Patel brings 30 years of experience as an entrepreneur, small business owner, venture capitalist. He also brings the insights of someone who sits on boards helping to fund and grow startups. “It’s a 360-degree perspective,” Patel said.

Rutgers MBA students who pursue studies in entrepreneurship benefit from an expansive, interdisciplinary ecosystem that includes graduate-level courses that allow teams of students to identify opportunities to launch tech-related start-ups, to develop business plans and gain experience pitching to investors.

“The fact that Rutgers is a large institution with different schools and disciplines creates a compelling incubator for ideas." - Mukesh Patel, director of the Collaborative for Tech Entrepreneurship and Commercialization.

Patel is director of the graduate-level Collaborative for Tech Entrepreneurship and Commercialization. C-TEC is a microcosm of the popularity of entrepreneurship among Rutgers graduate students who come from engineering as well as business. In two years, the program has expanded from one semester to two and the cohort of students has quadrupled, forcing Patel to create a waiting list.

Following a model that is also used by The Center for Urban Entrepreneurship and Economic Development to train small business owners, the graduate students interact with venture capitalists, lawyers, and executive advisors.

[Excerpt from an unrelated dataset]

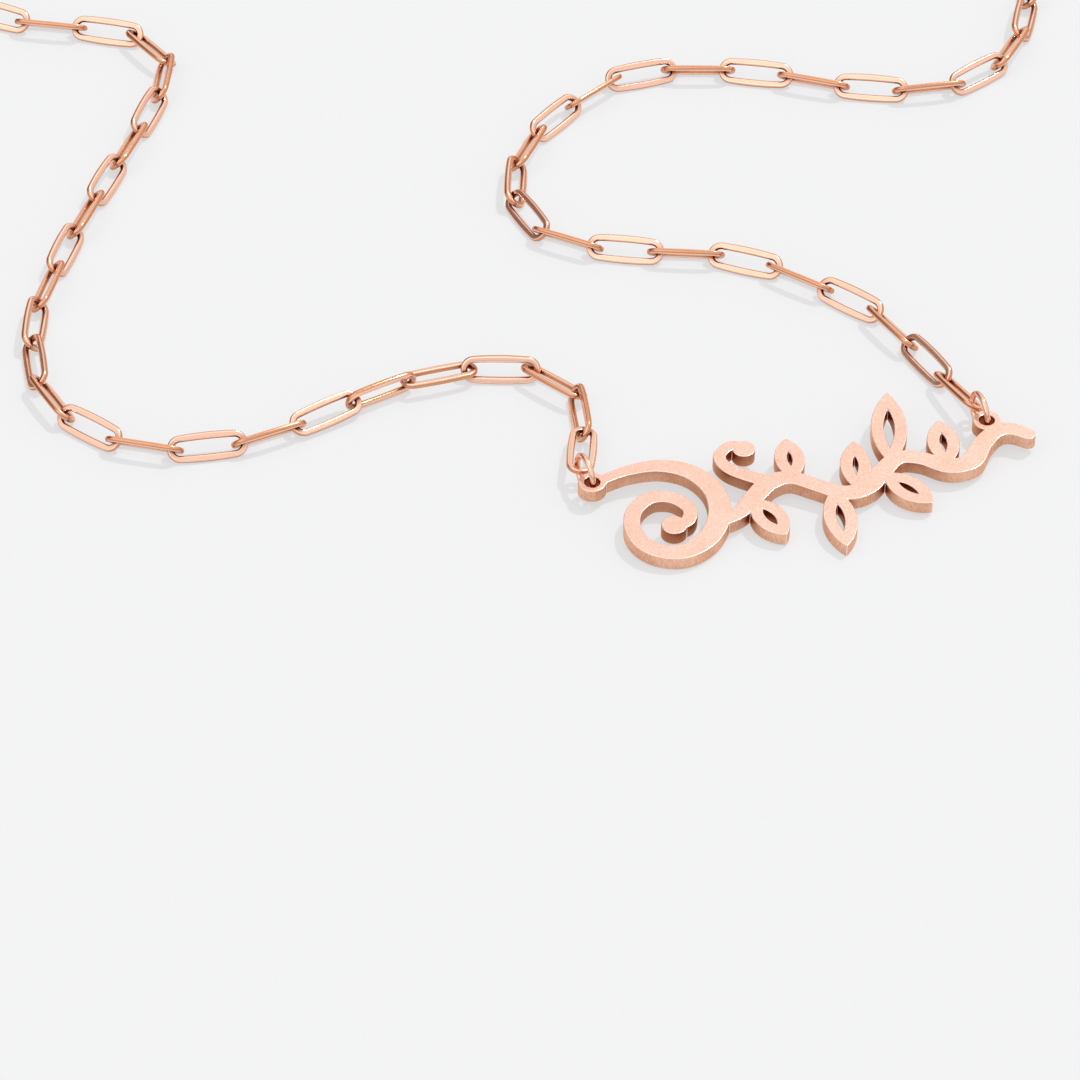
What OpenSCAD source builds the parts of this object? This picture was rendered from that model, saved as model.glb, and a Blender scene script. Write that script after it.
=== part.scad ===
// Nameplate necklace, fastened and lying on a table.
// A pierced ornament plate hangs between two round rings, and two strands of
// long oval links run from the rings to a plain clasp at the back of the loop.
// The origin is on the table, at the middle of the necklace's box.

/* [Nameplate] */
// Length of the plate from the centre of one eyelet to the other
plate_l = 33.4; // [31:0.2:36]
// Height of the ornament from its lowest tip to its highest tip
plate_h = 17; // [15:0.2:19]
// Thickness of the plate
plate_t = 1.2; // [0.8:0.1:1.6]
// Width of a full stroke of the ornament
stroke_w = 1.5; // [1.2:0.05:1.7]
// Wall around the opening of a pierced leaf
leaf_wall = 1.05; // [0.8:0.05:1.15]
// Outside diameter of an eyelet
eyelet_d = 2.3; // [2.1:0.1:2.6]
// Bore of an eyelet
eyelet_bore = 1.3; // [1.2:0.05:1.45]
// Angle of the plate on the table, from its left eyelet to its right one
plate_turn = 14; // [8:1:20]

/* [Jump rings] */
// Outside diameter of a jump ring
ring_d = 3.6; // [3.4:0.1:4.2]
// Wire of a jump ring
ring_wire = 0.5; // [0.4:0.05:0.6]
// Direction in which the left ring leads away from the plate
left_ring_turn = 114; // [108:1:118]
// Direction in which the right ring leads away from the plate
right_ring_turn = 110; // [100:1:120]
// Angle below the middle of a ring at which a link hangs in it
ring_hang = 10; // [0:1:20]

/* [Chain] */
// Outside length of a link
link_l = 6.7; // [6.5:0.05:7]
// Outside width of a link
link_w = 2.45; // [2.4:0.05:2.8]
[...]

In the past year, Patel and Doug Miller, an associate professor and associate dean of MBA programs, worked together to create a new student organization called CeO Forum. CeO is short for Chief Entrepreneurial Officer. The forum offers a unique networking platform for current students and Rutgers alumni by hosting executive speakers, networking events and case competitions.

“We’re so grateful to the many alumni and other entrepreneurs that mentor our MBA students. They’re the people that create the ecosystem of opportunities,” Miller said. “With many virtual meetings over the last 18 months, we’ve seen an expansion of the number of RBS alumni connecting with current students. Building a new business is all about networking.” 

Miller said the ranking also recognizes the value of having excellent facilities, including business incubator space, which Rutgers MBA students have access to in Newark, where the Newark Venture Partners is housed within Rutgers Business School. “Entrepreneurship is a way for Rutgers to interact in a positive feedback loop with the local community and companies,” Miller said.

Patel said the entrepreneurial ecosystem across Rutgers University fuels the MBA program’s strength in entrepreneurship. “The fact that Rutgers is a large institution with different schools and disciplines creates a compelling incubator for ideas,” he said.